* _Instructions to follow_
Up to and including the line that contains "gate_drop = 7.0", write out each line of the material from its first line, exactly.

* _Information supplied_
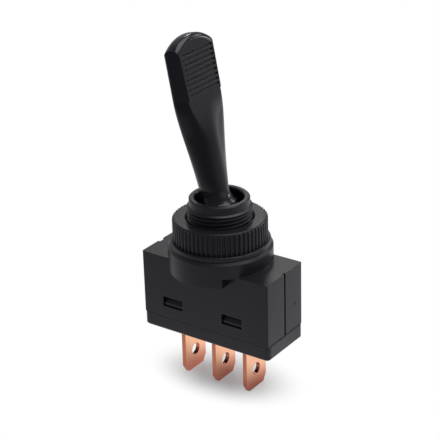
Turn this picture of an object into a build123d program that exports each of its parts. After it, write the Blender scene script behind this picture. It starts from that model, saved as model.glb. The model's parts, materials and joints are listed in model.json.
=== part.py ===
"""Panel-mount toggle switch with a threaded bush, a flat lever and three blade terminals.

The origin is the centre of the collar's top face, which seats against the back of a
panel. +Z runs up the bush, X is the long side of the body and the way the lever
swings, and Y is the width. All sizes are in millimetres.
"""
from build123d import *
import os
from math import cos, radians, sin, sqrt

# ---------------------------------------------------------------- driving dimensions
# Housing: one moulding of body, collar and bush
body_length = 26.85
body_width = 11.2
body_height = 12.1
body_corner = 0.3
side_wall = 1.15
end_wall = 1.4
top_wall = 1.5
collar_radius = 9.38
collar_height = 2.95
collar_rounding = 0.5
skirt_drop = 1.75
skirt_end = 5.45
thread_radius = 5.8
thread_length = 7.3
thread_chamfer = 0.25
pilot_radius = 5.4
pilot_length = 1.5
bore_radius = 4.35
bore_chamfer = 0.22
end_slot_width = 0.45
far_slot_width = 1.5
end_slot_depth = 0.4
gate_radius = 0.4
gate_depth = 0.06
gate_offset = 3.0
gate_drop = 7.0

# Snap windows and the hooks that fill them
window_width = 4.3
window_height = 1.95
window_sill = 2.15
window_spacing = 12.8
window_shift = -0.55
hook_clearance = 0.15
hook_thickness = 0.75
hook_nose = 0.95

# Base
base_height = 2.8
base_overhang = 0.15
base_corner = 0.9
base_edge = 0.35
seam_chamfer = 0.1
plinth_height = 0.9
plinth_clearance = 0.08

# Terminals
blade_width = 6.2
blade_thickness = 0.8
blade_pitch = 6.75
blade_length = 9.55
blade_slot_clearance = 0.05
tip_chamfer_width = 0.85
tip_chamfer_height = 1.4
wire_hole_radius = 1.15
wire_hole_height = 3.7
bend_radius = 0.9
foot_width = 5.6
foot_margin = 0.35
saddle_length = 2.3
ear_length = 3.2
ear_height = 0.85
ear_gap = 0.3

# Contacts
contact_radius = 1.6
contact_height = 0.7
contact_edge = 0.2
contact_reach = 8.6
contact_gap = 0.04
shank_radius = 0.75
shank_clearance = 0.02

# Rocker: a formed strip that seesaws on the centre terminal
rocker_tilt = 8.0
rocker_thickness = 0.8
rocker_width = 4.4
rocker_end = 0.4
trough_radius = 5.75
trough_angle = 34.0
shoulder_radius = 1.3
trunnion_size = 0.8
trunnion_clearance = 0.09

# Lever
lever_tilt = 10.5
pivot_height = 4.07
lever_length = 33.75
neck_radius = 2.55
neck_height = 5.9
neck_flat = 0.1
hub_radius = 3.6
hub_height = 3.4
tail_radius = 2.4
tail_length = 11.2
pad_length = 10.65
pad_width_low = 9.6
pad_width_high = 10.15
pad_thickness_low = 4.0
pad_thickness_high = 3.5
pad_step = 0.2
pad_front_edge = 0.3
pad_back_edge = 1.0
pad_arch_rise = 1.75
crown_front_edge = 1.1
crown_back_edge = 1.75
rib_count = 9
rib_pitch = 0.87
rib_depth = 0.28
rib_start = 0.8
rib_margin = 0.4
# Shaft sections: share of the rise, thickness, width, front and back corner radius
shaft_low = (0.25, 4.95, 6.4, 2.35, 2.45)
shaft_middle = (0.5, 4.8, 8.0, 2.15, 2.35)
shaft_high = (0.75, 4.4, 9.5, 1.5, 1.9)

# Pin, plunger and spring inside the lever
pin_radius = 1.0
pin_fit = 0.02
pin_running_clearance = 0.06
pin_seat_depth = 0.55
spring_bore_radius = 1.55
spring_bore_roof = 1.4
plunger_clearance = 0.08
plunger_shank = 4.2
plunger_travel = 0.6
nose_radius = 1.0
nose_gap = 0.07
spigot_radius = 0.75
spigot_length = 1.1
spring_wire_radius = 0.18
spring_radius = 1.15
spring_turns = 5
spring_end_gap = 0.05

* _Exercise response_
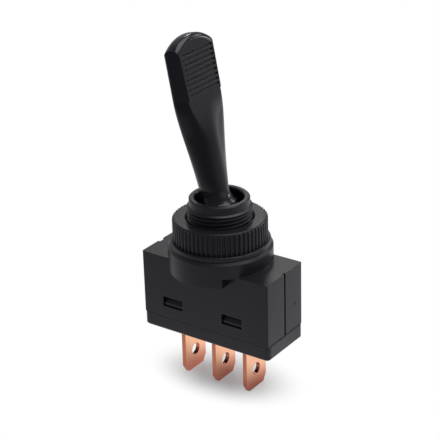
Turn this picture of an object into a build123d program that exports each of its parts. After it, write the Blender scene script behind this picture. It starts from that model, saved as model.glb. The model's parts, materials and joints are listed in model.json.
=== part.py ===
"""Panel-mount toggle switch with a threaded bush, a flat lever and three blade terminals.

The origin is the centre of the collar's top face, which seats against the back of a
panel. +Z runs up the bush, X is the long side of the body and the way the lever
swings, and Y is the width. All sizes are in millimetres.
"""
from build123d import *
import os
from math import cos, radians, sin, sqrt

# ---------------------------------------------------------------- driving dimensions
# Housing: one moulding of body, collar and bush
body_length = 26.85
body_width = 11.2
body_height = 12.1
body_corner = 0.3
side_wall = 1.15
end_wall = 1.4
top_wall = 1.5
collar_radius = 9.38
collar_height = 2.95
collar_rounding = 0.5
skirt_drop = 1.75
skirt_end = 5.45
thread_radius = 5.8
thread_length = 7.3
thread_chamfer = 0.25
pilot_radius = 5.4
pilot_length = 1.5
bore_radius = 4.35
bore_chamfer = 0.22
end_slot_width = 0.45
far_slot_width = 1.5
end_slot_depth = 0.4
gate_radius = 0.4
gate_depth = 0.06
gate_offset = 3.0
gate_drop = 7.0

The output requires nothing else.